L’Encyclopédie/1re édition/LUPERQUES
LUPERQUES, s. m. pl. luperci, (Littér.) prêtres préposés au culte particulier du dieu Pan, & qui célébroient les lupercales. Comme on attribuoit leur institution à Romulus, ces prêtres passoient pour les plus anciens qui ayent été établis à Rome.
Ils étoient divisés en deux communautés, celle des Quintiliens & celle des Fabiens, pour perpétuer, dit-on, la mémoire d’un Quintilius & d’un Fabius, qui avoient été les chefs, l’un du parti de Romulus, & l’autre de celui de Rémus. Cicéron, dans son discours pour Cœlius, traite le corps des luperques de société agreste, formée avant que les hommes fussent humanisés & policés. Cependant César, qui avoit besoin de créatures dans tous les ordres, fit ériger par son crédit & en son honneur, un troisieme college de luperques, auquel il attribua de bons revenus. Cette troisieme communauté fut nommée celle des Juliens, à la gloire du fondateur : c’est ce que nous apprennent Dion, liv. XLIV. & Suétone dans sa vie de César, ch. ixxvj.

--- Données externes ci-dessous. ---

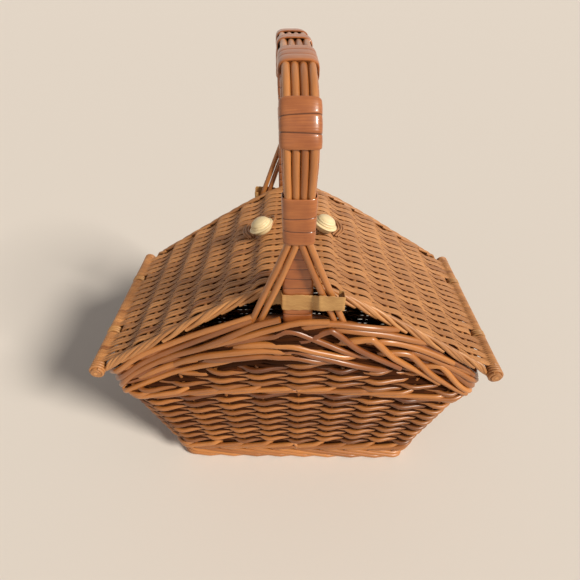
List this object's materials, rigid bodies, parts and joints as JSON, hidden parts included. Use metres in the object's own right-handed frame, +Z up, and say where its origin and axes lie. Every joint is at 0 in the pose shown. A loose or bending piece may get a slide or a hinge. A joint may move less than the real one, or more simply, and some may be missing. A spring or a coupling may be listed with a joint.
{
  "type": "lidded picnic basket",
  "caption": "Woven willow pie basket with a flared body, two sloping lids that turn on end sticks and meet under a fixed arch handle.",
  "frame": {"origin": "centre of the foot border's underside, on the surface the basket stands on", "axes": "+Z up, +X along the basket's length to its right end, +Y across it to the far side"},
  "size_m": [0.4084, 0.2342, 0.4651],
  "materials": {
    "body_willow": "stained, varnished willow",
    "border_willow": "stained willow, gloss varnish",
    "lid_willow": "split willow, dry varnish",
    "flat_cane": "flat cane wrapping, varnished",
    "round_sticks": "round sticks, gloss varnish",
    "pale_cane": "pale flat cane",
    "turned_beech": "turned wood, satin"
  },
  "bodies": {
    "basket": {"base_foot_border": "border_willow", "base_panel": "body_willow", "base_waling": "border_willow", "border_far": "border_willow", "border_left": "border_willow", "border_near": "border_willow", "border_right": "border_willow", "gusset_far": "body_willow", "gusset_near": "body_willow", "handle_bow": "flat_cane", "handle_brace_far_1": "round_sticks", "handle_brace_far_2": "round_sticks", "handle_brace_far_3": "round_sticks", "handle_brace_far_4": "round_sticks", "handle_brace_near_1": "round_sticks", "handle_brace_near_2": "round_sticks", "handle_brace_near_3": "round_sticks", "handle_brace_near_4": "round_sticks", "handle_low_band_far": "flat_cane", "handle_low_band_near": "flat_cane", "handle_shoulder_band_far": "flat_cane", "handle_shoulder_band_near": "flat_cane", "handle_stick_1": "round_sticks", "handle_stick_2": "round_sticks", "handle_stick_3": "round_sticks", "handle_stick_4": "round_sticks", "handle_tie_far": "pale_cane", "handle_tie_near": "pale_cane", "handle_top_band_far": "flat_cane", "handle_top_band_middle": "flat_cane", "handle_top_band_near": "flat_cane", "hinge_loop_left_far": "pale_cane", "hinge_loop_left_near": "pale_cane", "hinge_loop_right_far": "pale_cane", "hinge_loop_right_near": "pale_cane", "middle_waling": "border_willow", "wall_corner_far_left": "body_willow", "wall_corner_far_right": "body_willow", "wall_corner_near_left": "body_willow", "wall_corner_near_right": "body_willow", "wall_far": "body_willow", "wall_left": "body_willow", "wall_near": "body_willow", "wall_right": "body_willow"},
    "left_lid": {"lid_left_binding_far": "lid_willow", "lid_left_binding_near": "lid_willow", "lid_left_knob": "turned_beech", "lid_left_knob_collar": "flat_cane", "lid_left_panel": "lid_willow", "lid_left_pivot_stick": "lid_willow", "lid_left_ridge_stick": "lid_willow"},
    "right_lid": {"lid_right_binding_far": "lid_willow", "lid_right_binding_near": "lid_willow", "lid_right_knob": "turned_beech", "lid_right_knob_collar": "flat_cane", "lid_right_panel": "lid_willow", "lid_right_pivot_stick": "lid_willow", "lid_right_ridge_stick": "lid_willow"}
  },
  "joints": [
    {"name": "left_lid_hinge", "type": "hinge", "parent": "basket", "child": "left_lid", "pos_m": [-0.1965, 0, 0.1893], "axis": [0, -1, 0], "range_deg": [0, 140]},
    {"name": "right_lid_hinge", "type": "hinge", "parent": "basket", "child": "right_lid", "pos_m": [0.1965, 0, 0.1893], "axis": [0, 1, 0], "range_deg": [0, 140]}
  ]
}
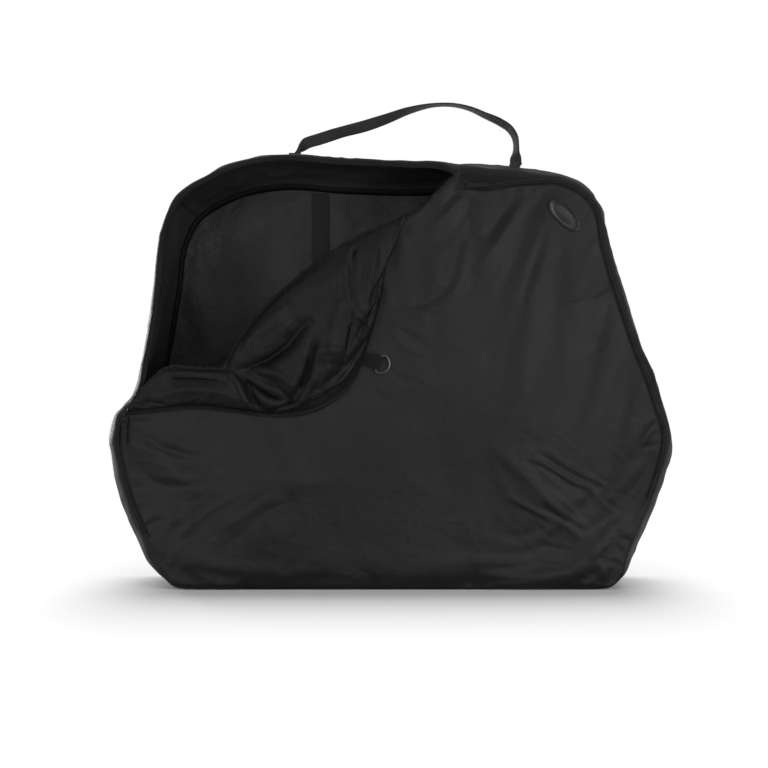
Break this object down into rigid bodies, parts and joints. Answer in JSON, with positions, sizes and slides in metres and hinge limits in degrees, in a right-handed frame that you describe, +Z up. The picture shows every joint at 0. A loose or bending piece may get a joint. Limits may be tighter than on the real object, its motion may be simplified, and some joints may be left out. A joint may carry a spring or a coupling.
{
  "type": "soft bicycle travel bag",
  "caption": "Soft upright travel bag for a bicycle, one front corner unzipped and folded forward, with a looped carry handle on top.",
  "frame": {"origin": "middle of the footprint, on the surface that the bag stands on", "axes": "+Z up, +X to the right of the front panel, the front panel facing -Y"},
  "size_m": [1.13, 0.3167, 0.9759],
  "materials": {
    "nylon": "black woven nylon, light sheen",
    "lining": "black coated lining, soft sheen",
    "webbing": "matt black woven webbing",
    "zip_coil": "black coil on woven tape",
    "metal": "grey plated metal",
    "badge": "moulded black rubber",
    "board": "black ribbed plastic sheet",
    "foam": "dark grey closed-cell foam",
    "buckle": "black moulded plastic"
  },
  "bodies": {
    "bag": {"left_gusset": "nylon", "top_gusset": "nylon", "right_gusset": "nylon", "base_panel": "nylon", "front_panel": "nylon", "back_panel": "nylon", "front_binding": "webbing", "back_binding": "webbing", "base_board": "board", "base_pad": "foam", "zip_right": "zip_coil", "zip_left": "zip_coil", "zip_half_gusset": "zip_coil", "zip_stop_right": "metal", "zip_stop_left": "metal", "handle_anchor_left": "webbing", "handle_anchor_right": "webbing", "rubber_badge": "badge", "wheel_strap": "webbing", "strap_foot": "webbing"},
    "flap": {"front_flap": "lining", "zip_half_flap": "zip_coil", "d_ring_tab": "webbing"},
    "ring": {"d_ring": "metal"},
    "handle": {"carry_handle": "webbing"},
    "slider_right": {"slider_right": "metal"},
    "slider_left": {"slider_left": "metal"},
    "pull_right": {"pull_tab_right": "metal"},
    "pull_left": {"pull_tab_left": "metal"},
    "lock": {"ladder_lock": "buckle"}
  },
  "joints": [
    {"name": "flap_fold", "type": "hinge", "parent": "bag", "child": "flap", "pos_m": [-0.44519, -0.09315, 0.43482], "axis": [-0.8305, 0, -0.557], "range_deg": [0, 80]},
    {"name": "ring_swing", "type": "hinge", "parent": "flap", "child": "ring", "pos_m": [-0.02322, -0.11165, 0.44282], "axis": [-0.3988, 0, -0.917], "range_deg": [0, 150]},
    {"name": "handle_swing", "type": "hinge", "parent": "bag", "child": "handle", "pos_m": [-0.1933, 0.02665, 0.86903], "axis": [0.9994, 0, -0.0353], "range_deg": [-80, 80]},
    {"name": "slider_right_slide", "type": "slide", "parent": "bag", "child": "slider_right", "axis": [0.9988, 0, 0.0497], "range_m": [0, 0.1]},
    {"name": "slider_left_slide", "type": "slide", "parent": "bag", "child": "slider_left", "axis": [0.0223, 0, -0.9998], "range_m": [0, 0.1]},
    {"name": "pull_right_swing", "type": "hinge", "parent": "slider_right", "child": "pull_right", "pos_m": [0.14672, -0.1046, 0.78983], "axis": [0.0497, 0, -0.9988], "range_deg": [0, 150]},
    {"name": "pull_left_swing", "type": "hinge", "parent": "slider_left", "child": "pull_left", "pos_m": [-0.52044, -0.10503, 0.32779], "axis": [-0.9998, 0, -0.0223], "range_deg": [0, 150]},
    {"name": "lock_tilt", "type": "hinge", "parent": "bag", "child": "lock", "pos_m": [-0.1469, 0.15251, 0.25079], "axis": [1, 0, 0], "range_deg": [0, 35]}
  ]
}
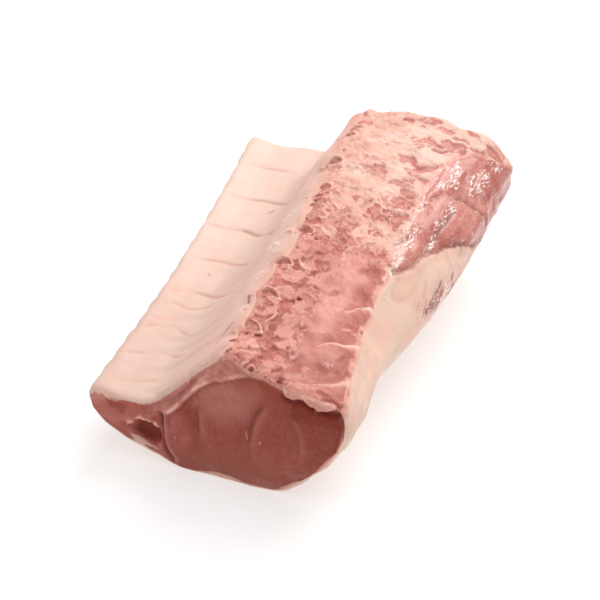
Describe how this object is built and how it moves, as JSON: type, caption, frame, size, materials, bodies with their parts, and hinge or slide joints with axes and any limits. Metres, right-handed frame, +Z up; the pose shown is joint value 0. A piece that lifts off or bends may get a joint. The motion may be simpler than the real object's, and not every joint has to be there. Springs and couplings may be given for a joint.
{
  "type": "rib-on pork loin",
  "caption": "Raw bone-in pork loin lying on its fat side: eye muscle under the sawn backbone, curved rib sheet and thin tail, cut square at both ends.",
  "frame": {"origin": "under the centre of the bounding box, on the surface that the loin rests on", "axes": "+Z up; +Y along the loin, from the near cut face to the far one; +X across it, from the thin tail to the back"},
  "size_m": [0.176, 0.272, 0.1016],
  "materials": {
    "raw_pork": "moist raw meat: pink lean, cream fat and film, pale sawn bone"
  },
  "bodies": {
    "root": {"pork_loin": "raw_pork"}
  },
  "joints": []
}
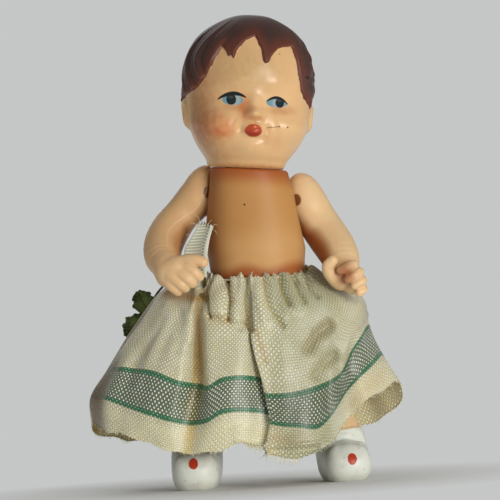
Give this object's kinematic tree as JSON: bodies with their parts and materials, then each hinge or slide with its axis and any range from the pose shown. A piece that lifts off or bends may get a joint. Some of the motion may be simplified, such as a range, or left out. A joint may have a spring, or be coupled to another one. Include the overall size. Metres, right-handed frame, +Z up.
{
  "type": "miniature doll",
  "caption": "Small strung vinyl doll with a turning head, swinging arms and legs, moulded hair and boots, and a gathered ribbon skirt.",
  "frame": {"origin": "on the floor plane under the middle of the standing doll's box, skirt included", "axes": "+Z up the standing doll, the face looks along -Y, and the doll's left side is at +X"},
  "size_m": [0.0674, 0.0344, 0.0993],
  "materials": {
    "head_vinyl": "warm cream vinyl with a soft sheen, painted hair, eyes, lips and blush",
    "body_vinyl": "amber cream vinyl with a soft sheen",
    "limb_vinyl": "pale cream vinyl with a soft sheen and fine mould seams",
    "leg_vinyl": "pale cream vinyl, with boots painted off-white and a red dot on each instep",
    "elastic_cord": "round covered elastic",
    "ribbon_cloth": "shiny open rayon weave, cream with a dull green band between two green lines",
    "thread": "cotton thread",
    "strap_ribbon": "ribbed ribbon with a green and white woven edge, torn at its top",
    "leaf_cloth": "crinkled dark green cloth leaves on a wrapped stem"
  },
  "bodies": {
    "torso": {"torso": "body_vinyl", "arm_elastic": "elastic_cord", "leg_elastic": "elastic_cord", "skirt": "ribbon_cloth", "gathering_thread": "thread", "strap": "strap_ribbon", "leaf_stem": "leaf_cloth", "leaf_upper": "leaf_cloth", "leaf_lower": "leaf_cloth"},
    "head": {"head": "head_vinyl"},
    "right_arm": {"right_arm": "limb_vinyl"},
    "left_arm": {"left_arm": "limb_vinyl"},
    "right_leg": {"right_leg": "leg_vinyl"},
    "left_leg": {"left_leg": "leg_vinyl"}
  },
  "joints": [
    {"name": "neck_turn", "type": "hinge", "parent": "torso", "child": "head", "pos_m": [0.00273, 0.00104, 0.0669], "axis": [0.1045, 0, 0.9945], "continuous": true},
    {"name": "right_shoulder", "type": "hinge", "parent": "torso", "child": "right_arm", "pos_m": [-0.00487, 0.00392, 0.062], "axis": [-0.9063, 0.4226, 0], "range_deg": [-4, 95]},
    {"name": "left_shoulder", "type": "hinge", "parent": "torso", "child": "left_arm", "pos_m": [0.01194, 0.00392, 0.0594], "axis": [-0.9063, -0.4226, 0], "range_deg": [0, 95]},
    {"name": "right_hip", "type": "hinge", "parent": "torso", "child": "right_leg", "pos_m": [-0.00237, 0.00144, 0.038], "axis": [-1, 0, 0], "range_deg": [-25, 90], "deforming": ["skirt"]},
    {"name": "left_hip", "type": "hinge", "parent": "torso", "child": "left_leg", "pos_m": [0.00943, 0.00144, 0.038], "axis": [-1, 0, 0], "range_deg": [-25, 90], "deforming": ["skirt"]}
  ]
}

Marc Antoine pour flatter son ami, se fit aggréger à ce troisieme collége ; & quoiqu’il fût consul, il se rendit, graissé d’onguens & ceint par le corps d’une peau de brebis, à la place publique, où il monta sur la tribune dans cet ajustement, pour y haranguer le peuple. Cicéron en plein sénat lui reprocha cette indécence, que n’avoit jamais commise avant lui, non seulement aucun consul, mais pas même aucun prêteur, édile ou tribun du peuple. Marc-Antoine tâcha de justifier sa conduite par sa qualité de luperque, mais Cicéron lui répondit que la qualité de consul qu’il avoit alors devoit l’emporter sur celle de luperque, & que personne n’ignoroit que le consulat ne fût une dignité de tout le peuple, dont il falloit conserver par-tout la majesté, sans la deshonorer comme il avoit fait.
Pour ce qui regarde les cérémonies que les luperques devoient observer en sacrifiant, elles étoient sans doute assez singulieres, vu qu’entr’autres choses il y falloit deux jeunes garçons de famille noble qui se missent à rire avec éclat lorsque l’un des luperques leur avoit touché le front avec un couteau sanglant, & que l’autre le leur avoit essuyé avec de la laine trempée dans du lait. Voyez là-dessus Plutarque dans la vie de Romulus.
Quant aux raisons pour quoi ces prêtres étoient nuds avec une simple ceinture pendant le service divin, voyez Ovide, qui en rapporte un grand nombre au II. liv. des fastes. Il y en a une plaisante tirée de la méprise de Faunus, c’est à-dire du dieu Pan, amoureux d’Omphale, qui voyageoit avec Hercule. Elle s’amusa le soir à changer d’habit avec le héros ; Faunus, dit Ovide, après avoir fait le récit de cette avanture, prit en horreur les habits qui l’avoient trompé, & voulut que ses prêtres n’en portassent point pendant la cérémonie de son culte. (D. J.)